Born in 1936, Mabo started life like so many other indigenous people, deprived of a meaningful education, denied access to whites-only buses, cinemas, even toilets. This was apartheid in Australia. He married Bonita, his teenage sweetheart and with whom he had 10 children. Mabo ended up on the mainland working a number of jobs, including laboring on the railways.

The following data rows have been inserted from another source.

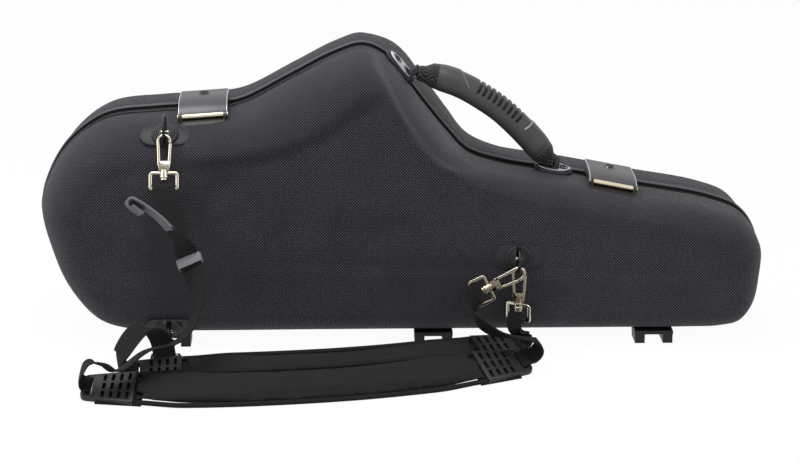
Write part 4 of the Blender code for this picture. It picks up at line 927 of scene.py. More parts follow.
# Hooks, their gates and the loops on their stems, about the middle of the hook's top bend
hookSizes = {
    "inner": 3.6 * mm,
    "wire": 3.4 * mm,
    "bar": 2.6 * mm,
    "leg": 18 * mm,
    "hub": 9 * mm,
    "hubHigh": 0.42,
    "neck": 5 * mm,
    "gate": 2.6 * mm,
    "gateWidth": 3 * mm,
    "stem": 2 * mm,
    "stemLength": 8.4 * mm,
    "head": 3.2 * mm,
    "rivet": ((-2, 0.9), (-1.9, 1.5), (-1.4, 1.7), (1.4, 1.7), (1.9, 1.5), (2, 0.9)),
    "loopWidth": 26.6 * mm,
    "loopHeight": 17 * mm,
    "loopWire": 2.9 * mm,
    "loopCorner": 1.9 * mm,
    "taper": 0.8,
    "collar": 4 * mm,
    "gap": 0.3 * mm,
    "turns": {"upright": -40},
}


def hookFrame(tag):
    up = Vector(joints[f"{tag}_hook_swivel"]["axis"])
    depth = -Vector(joints[f"{tag}_gate_pivot"]["axis"])
    turn = Matrix((depth.cross(up), depth, up)).transposed().to_4x4()
    return Matrix.Translation(joints[f"{tag}_hook_swivel"]["pos_m"]) @ turn


def hookBody():
    s = hookSizes
    middle, narrow = s["inner"] + s["wire"] / 2, s["taper"]
    outer, top, low = s["inner"] + s["wire"], -s["leg"], -s["leg"] - s["hub"]
    bend = [(x, 0, z) for x, z in arc(middle, -12, 180, 20)]
    bend += [(-middle * (1 + narrow) / 2, 0, top / 2), (-middle * narrow, 0, top - s["wire"])]
    bail = swept(bend, roundedBox(s["bar"], s["wire"], 0.7 * mm))
    outline = [(-outer * narrow, top + 1 * mm), (-outer * narrow, top - 1 * mm)]
    outline += [(-s["neck"] * 0.92, low), (s["neck"] * 0.92, low), (outer * 0.8, low + s["hub"] * 0.5)]
    outline += [(outer * 0.8, top - 1 * mm), (outer * 0.5, top), (-outer * 0.4, top)]
    hub = plate(outline, -s["wire"] / 2, s["wire"] / 2, 0.5 * mm)
    hub.transform(upright)
    foot, thin, head = low - s["stemLength"], s["stem"], s["head"]
    stem = [(foot, head * 0.7), (foot + 0.4 * mm, head), (foot + 1.3 * mm, head), (foot + 1.7 * mm, thin)]
    stem += [(low - 0.8 * mm, thin), (low, thin * 1.5), (low + 1 * mm, thin * 1.5)]
    rivet = lathe([(z * mm, r * mm) for z, r in s["rivet"]])
    rivet.transform(Matrix.Translation((s["inner"] * 0.9, 0, top - s["hub"] * s["hubHigh"])) @ upright)
    return joined([bail, hub, lathe(stem), rivet])


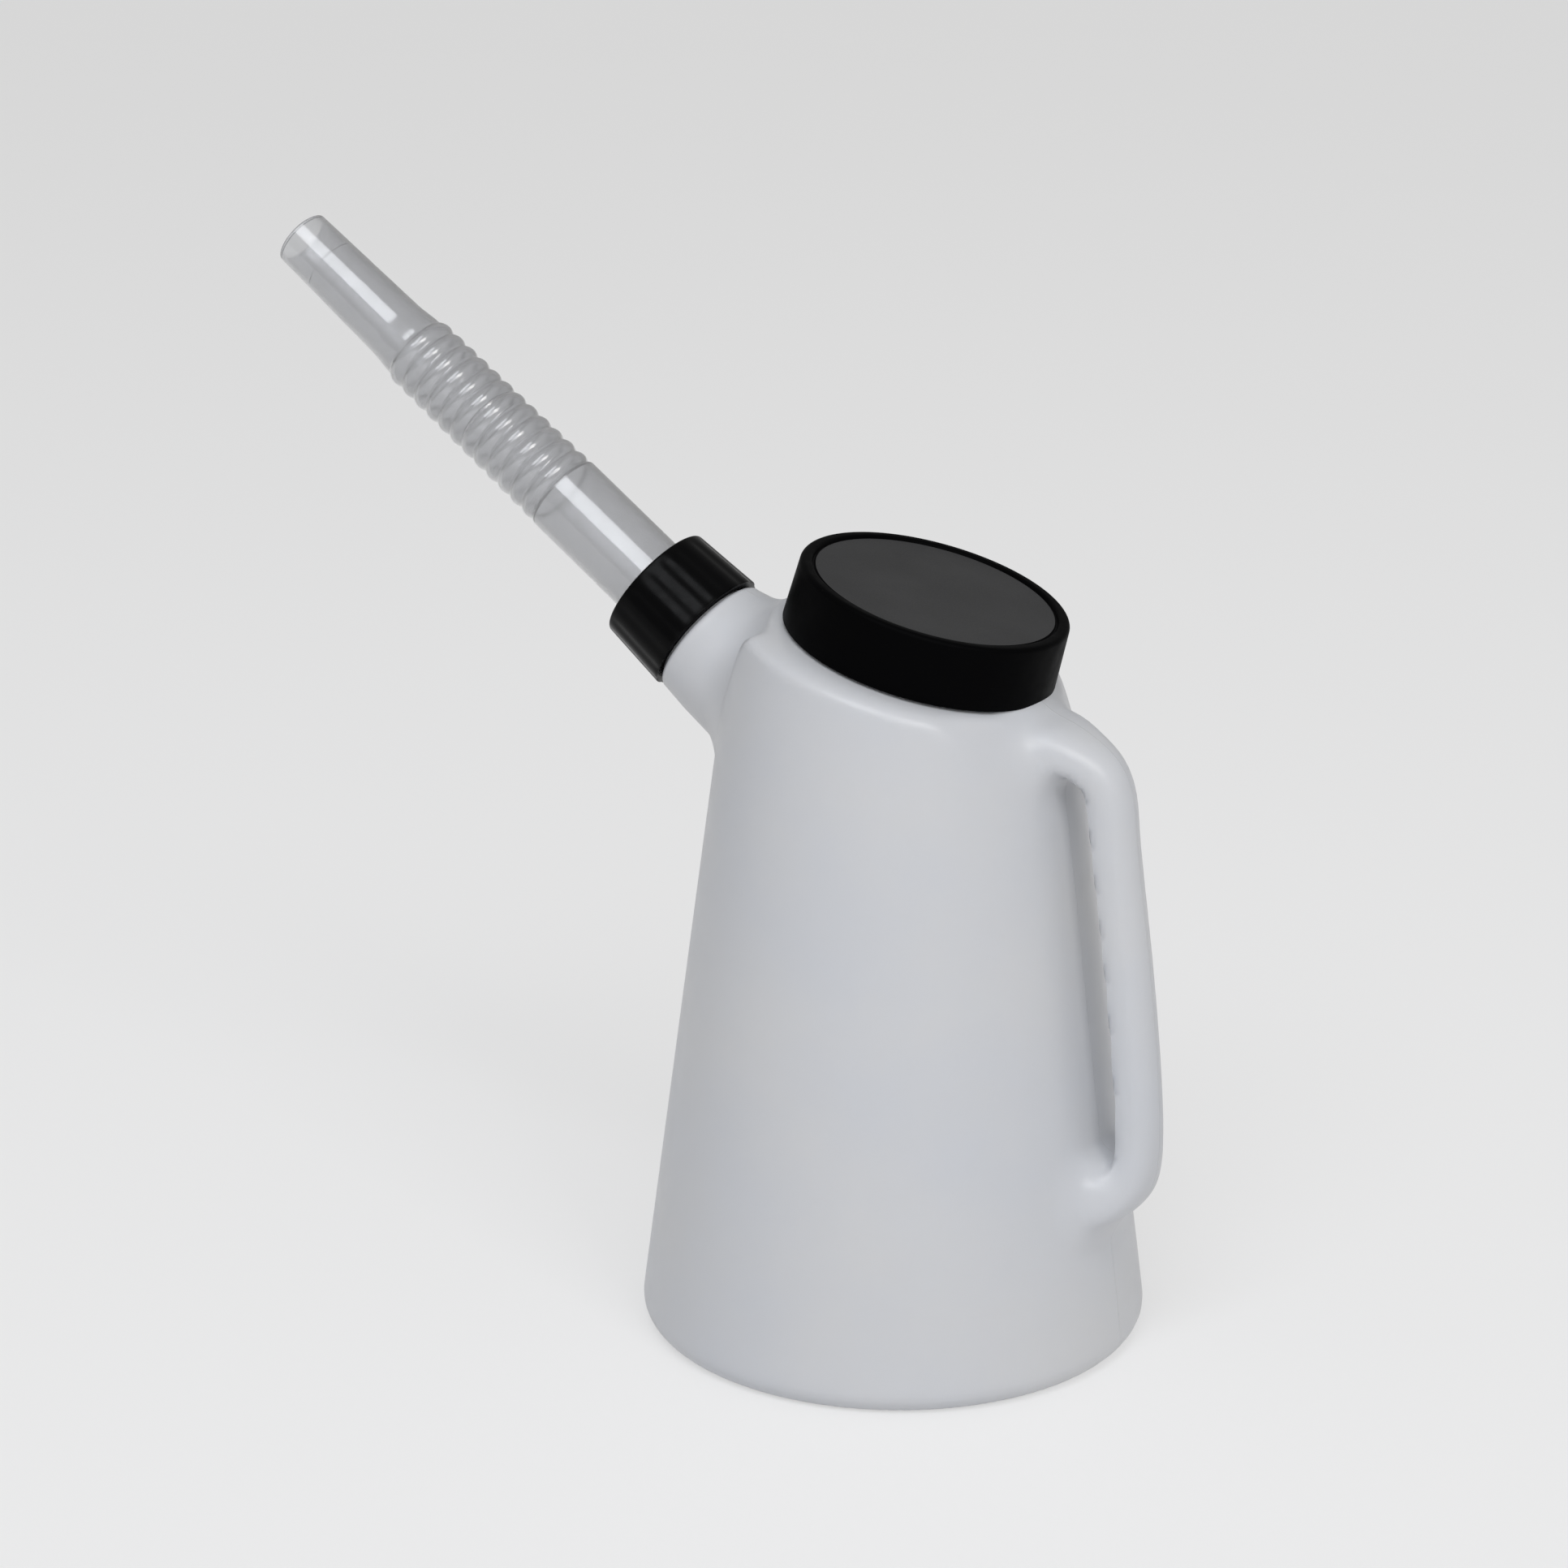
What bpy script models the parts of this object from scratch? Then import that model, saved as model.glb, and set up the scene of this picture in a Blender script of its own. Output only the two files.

It was during a stint as gardener at the James Cook University at Townsville in Queensland that his eyes were opened to the greatest injustice his people had ever been subjected to. In 1974, he became involved in a discussion with two academics. He told them of his dream of ending his days on Murray Island, on the ancestral land that had been handed down through his family for 15 generations. The two scholarly figures told Mabo that he didn’t own the land and that it was Crown land. Mabo expressed disbelief and shock. Mabo gained an education, became an activist for black rights and worked with his community to make sure Aboriginal children had their own schools. He also cooperated with members of the Communist Party, the only white political party to support Aboriginal campaigns at the time.
Mabo rejected the more militant direct action tactics of the land rights movement, seeing the most important goal as being to destroy the legal justification for what he regarded as land theft. He petitioned, campaigned, cajoled and questioned Terra Nullius for 18 years. In June 1992, a panel of judges at the High Court ruled that Aboriginal people were the rightful custodians of the land.